Hello there. I was asked to do a 5 hour event (a party with local rap artists) but don't know how much I should charge. Do most photographers charge per hour or per photo? I have been doing photography for a while now but never really got into the commercial side of it.

Thank you.


----------



## Sideburns (Jan 13, 2008)

usually per event.


----------



## dipstick (Jan 14, 2008)

I always charge for every image on top of what I charge for the shooting. The charge for shooting could either be a flat rate or a day or hourly rate, depending on the nature of the job. The fee per image covers the time I spend on post processing high res files and also the right to use the image.


----------



## Oladefe (Jan 14, 2008)

Thank you for your replies. However, could you give me actual prices that I could possibly charge?

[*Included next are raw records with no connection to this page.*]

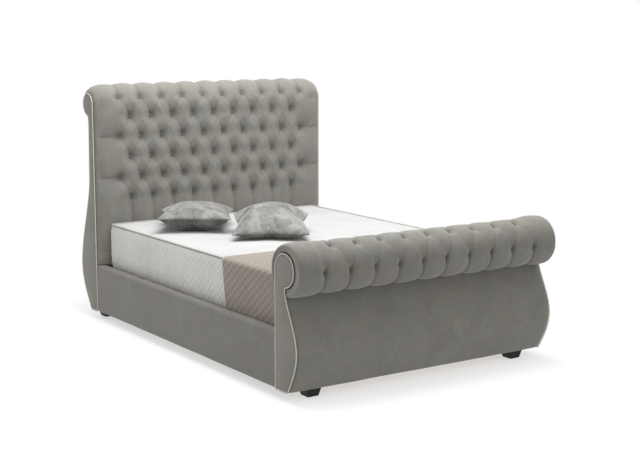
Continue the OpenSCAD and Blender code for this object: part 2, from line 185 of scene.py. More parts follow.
def foot_curve(n):
    """Outer curve of the footboard from its bottom edge up to the neck."""
    return join(
        bezier([(0.106, 0), (0.143, 0.061), (0.189, 0.132), (0.189, 0.212)], n),
        bezier([(0.189, 0.212), (0.189, 0.316), (0.085, 0.435), (0.085, 0.516)], n))


def outline(curve, scroll, n=64):
    """Closed outline of a facing: up the curve, round the scroll and down the inner edge."""
    depth, height, r = scroll
    ease = 0.010
    top = arc(depth, height, r, -85, 180, n)
    inner = np.linspace([0, height], [0, ease], n)[1:]
    heel = arc(ease, ease, ease, 180, 270, 8)[1:]
    toe = bezier([(curve[0, 0] - ease, 0), (curve[0, 0] - ease / 3, 0),
                  curve[0] + (ease / 4, ease / 3), curve[1]], 8)
    return np.concatenate([toe, curve[2:], top, inner, heel])


def resample(path, step, closed=False):
    """Points evenly spaced along a path."""
    if closed:
        path = np.vstack([path, path[:1]])
    run = np.concatenate([[0], np.cumsum(np.linalg.norm(np.diff(path, axis=0), axis=1))])
    count = max(int(round(run[-1] / step)), 2)
    at = np.linspace(0, run[-1], count + 1)
    if closed:
        at = at[:-1]
    return np.stack([np.interp(at, run, path[:, i]) for i in range(path.shape[1])], -1)


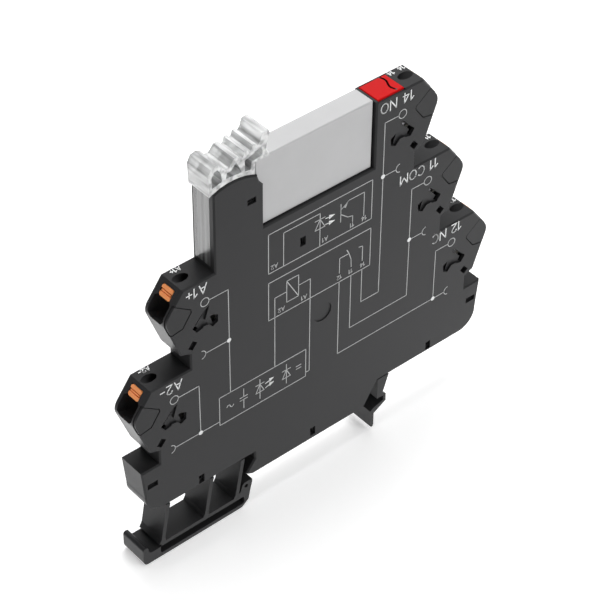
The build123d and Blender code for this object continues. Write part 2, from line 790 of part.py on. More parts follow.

I have to go to another part of the city to get to this party where local rap artists will be. To be honest with you I am not sure of how big of an event it will be. I was asked to stay there for about 5 hours and  capture some moments. I have never sold any of my photos of anyone nor have I done any events. Could you give me any ideas of how much I should charge?
Thank you again.


----------



## dpolston (Jan 14, 2008)

Well I base it on the hour plus prints. 

And as far as how much... what are you worth for those 5 hours? If you charge $250.00 for 5 hours (50 bucks an hour), what happens if your there for 7 hours? What if you're only there for 2? Do they want a refund? Are you charging some for your wear and tear on the camera? Do you need to rent gear? What happens if the card crashes? Do you need to buy new cards?

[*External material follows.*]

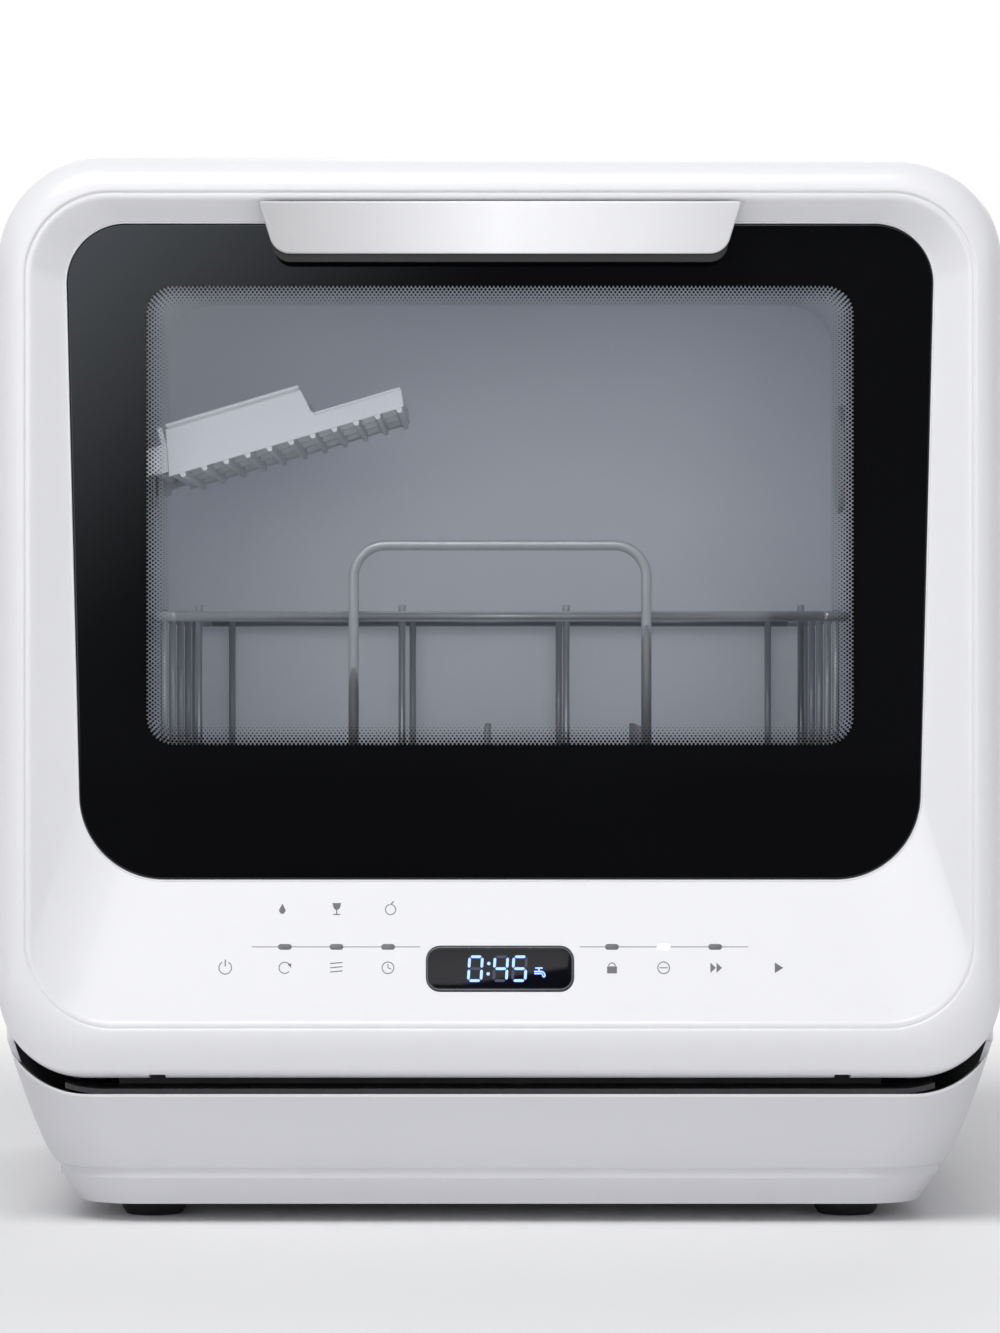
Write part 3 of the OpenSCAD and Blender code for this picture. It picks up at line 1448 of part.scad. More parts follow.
outer_casing();
rear_panel();
rear_screws();
base_skirt();
gap_strip();
base_tray();
feet();
front_frame();
door_gasket();
tub();
tub_rails();
rack_holder();
vent_grille();
sump();
spray_riser();
filter_plate();
wash_pump();
hoses();
pump_mounts();
flow_heater();
drain_pump();
drain_spigot();
inlet_valve();
cord_gland();
water_tank();
fill_funnel();
fan_housing();
latch_block();
hinge_brackets();
power_board();
float_post();
door_rim();
door_fascia();
indicator_lamps();
display_lens();
control_board();
door_glass();
glass_mask();
window_spacer();
inner_pane();
door_liner();
door_screws();
dispenser_body();
hinge_arms();
door_strike();
handle();
dispenser_lid();
basket_floor();
basket_front_wall();
basket_back_wall();
basket_side_walls();
plate_tines();
basket_glides();
cutlery_rack();
spray_arm();
filter_cup();
fill_lid();
overflow_float();
fan_rotor();
latch_plunger();
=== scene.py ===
import math
import bmesh
import bpy
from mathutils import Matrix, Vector


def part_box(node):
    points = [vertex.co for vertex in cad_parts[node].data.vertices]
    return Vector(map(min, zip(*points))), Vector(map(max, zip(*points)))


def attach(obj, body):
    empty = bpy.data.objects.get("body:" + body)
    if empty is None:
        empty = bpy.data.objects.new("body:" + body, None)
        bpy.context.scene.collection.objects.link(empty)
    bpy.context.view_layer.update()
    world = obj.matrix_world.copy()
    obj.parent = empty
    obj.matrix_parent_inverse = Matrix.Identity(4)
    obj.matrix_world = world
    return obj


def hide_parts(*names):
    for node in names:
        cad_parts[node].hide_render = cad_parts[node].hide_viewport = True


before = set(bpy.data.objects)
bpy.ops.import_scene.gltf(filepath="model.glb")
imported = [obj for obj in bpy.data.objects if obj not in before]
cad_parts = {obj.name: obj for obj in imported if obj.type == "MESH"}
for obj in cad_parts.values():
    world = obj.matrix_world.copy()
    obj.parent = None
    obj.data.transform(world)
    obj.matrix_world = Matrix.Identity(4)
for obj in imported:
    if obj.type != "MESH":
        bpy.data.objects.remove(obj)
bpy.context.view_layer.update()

bl_info = {
    "name": "Countertop dishwasher",
    "version": (1, 0, 0),
    "blender": (4, 5, 0),
    "location": "View3D > Sidebar > Dishwasher",
    "description": "Dresses the packed frame of a countertop dishwasher",
    "category": "Object",
}

MM = 0.001


def node_box(name):
    """The two corners of a CAD node, in millimetres."""
    low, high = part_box(name)
    return low / MM, high / MM


RIM_LOW, RIM_HIGH = node_box("door_rim")
GLASS_LOW, GLASS_HIGH = node_box("door_glass")
CASING_LOW, CASING_HIGH = node_box("outer_casing")
SKIRT_LOW, SKIRT_HIGH = node_box("base_skirt")
HANDLE_LOW, HANDLE_HIGH = node_box("handle")
RACK_LOW = node_box("cutlery_rack")[0]

# All lengths from here on are in millimetres.
# The door: its outline, its wall, and how far its rounded rim reaches inwards
BODY_W = RIM_HIGH.x - RIM_LOW.x
DOOR_TOP, DOOR_BOTTOM = RIM_HIGH.z, RIM_LOW.z
WALL = 2.5
CORNER_R, CORNER_LOW_R = 45.0, 38.0
RIM_SIDE, RIM_TOP, RIM_FOOT = 13.0, 16.1, 22.3
Y_CROWN = RIM_LOW.y
# The hinge: its axis, the roll round it, the back of the door, and the arms at both sides
Y_AXIS, Z_AXIS, ROLL_R = -195.0, 84.0, 20.4
Y_DOOR = -180.0
ARM_X, NOTCH_HALF, NOTCH_REACH = 146.5, 3.5, 8.5
# The fascia: its outline, and the ridge just inside it
Y_FASCIA = node_box("door_fascia")[0].y
FASCIA_HALF, FASCIA_TOP, FASCIA_BOTTOM = 201.9, 441.8, 86.0
FASCIA_R, FASCIA_LOW_R = 36.0, 37.5
RIDGE, RIDGE_DROP = 3.2, 0.55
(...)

What kind of product do they want? Prints or digital negatives? Do they want them for promotional materials? Are you going to keep the copyright or give them up? Do they want to use these for the inside sleeve for a CD or are they going on myspace? 

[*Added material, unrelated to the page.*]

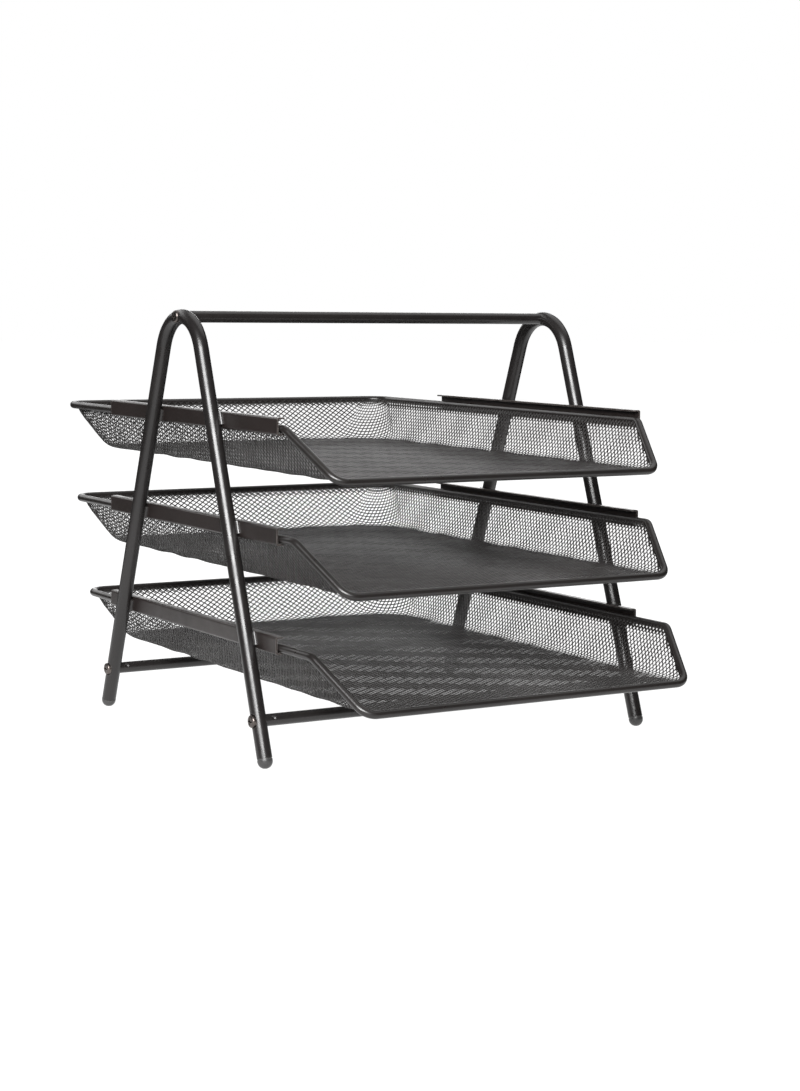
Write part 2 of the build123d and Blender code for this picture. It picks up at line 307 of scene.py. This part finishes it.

As you can see... it is almost impossible for us to give specific pricing because of those things and things like your skill level, overhead and tons of other reasons. Plus experience plays a roll too. Some photographers are charging hundreds or thousands of dollars a day for their work. Others will only charge 100 bucks and free food and drinks at the party and give the cd away. You will have to figure out your worth. 

Me personally... I'm going to charge $750.00 for 5 hours, 200 for each additional hour, give them a proof cd and 10 8x10's (or 8x12's) for that price. All other images are standard pricing. If they want to use these for pr stuff... I'm going to charge them 500.00 for a one year/shared copyright for 10 images. After that year, we'll negotiate for another year if they want. 

What do you think you're worth? You have to decide.


----------



## Oladefe (Jan 15, 2008)

Thank you for the useful information. I didn't realize that all those played a huge role when it comes to pricing, until I read what you wrote.


----------



## Alpha (Jan 15, 2008)

dpolston said:


> I'm going to charge them 500.00 for a one year/shared copyright for 10 images.



No offense, but I would strongly caution you against using the word "copyright" in this context. The only time that copyright can ever be shared is between two authors of the same work. The copy right, legally, defines who the author of the work is, and not the more lay definition of who has rights to reproduce it at some given time. The spot for "claimaint(s)" in form VA is for transferring the copyright, not sharing it. What you're referring to is licensing, which is entirely different.


----------